The Rolling Stones a publié en 1972 une chanson de soutien à Angela Davis, “Sweet Black Angel”, sur l’album Exile on Main Street.
John Lennon et Yoko Ono ont soutenu Angela Davis dans une chanson intitulée “Angela”.
Pierre Perret dans la chanson “Lily” en 1977 : « Mais dans un meeting à Memphis, Lily / Elle a vu Angela Davis, Lily / Qui lui dit viens ma petite sœur / En s’unissant on a moins peur / Des loups qui guettent le trappeur ».
Daniel Balavoine dans la chanson Petite Angèle sur l’album Sauver l’amour (1985).

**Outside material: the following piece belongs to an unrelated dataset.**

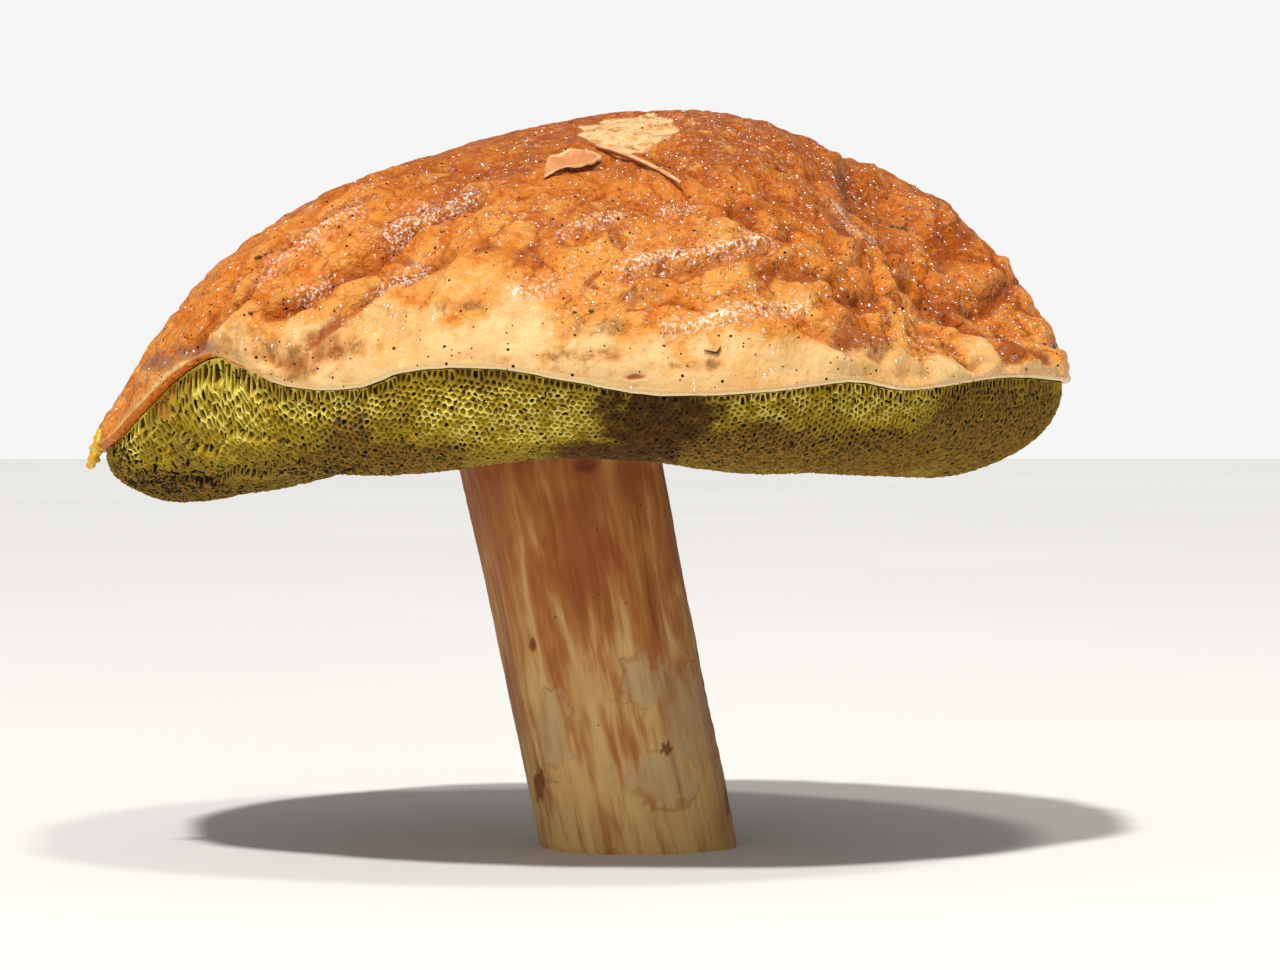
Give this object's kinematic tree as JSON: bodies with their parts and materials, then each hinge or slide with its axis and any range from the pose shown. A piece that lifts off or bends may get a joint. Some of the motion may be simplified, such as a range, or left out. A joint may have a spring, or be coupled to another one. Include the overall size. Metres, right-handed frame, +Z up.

Juliette Noureddine la cite parmi ses modèles dans sa chanson “Rimes féminines” (1996).
Yannick Noah rend hommage à Angela Davis en 2010 avec sa chanson intitulée “Angela”.
Angela Davis est le sujet d’œuvres graphiques de Shepard Fairey (Obey Giant).
Winston Mc Anuff dans la chanson “Angela Davis” de l’album A Bang joué avec la Bazbaz Orchestra.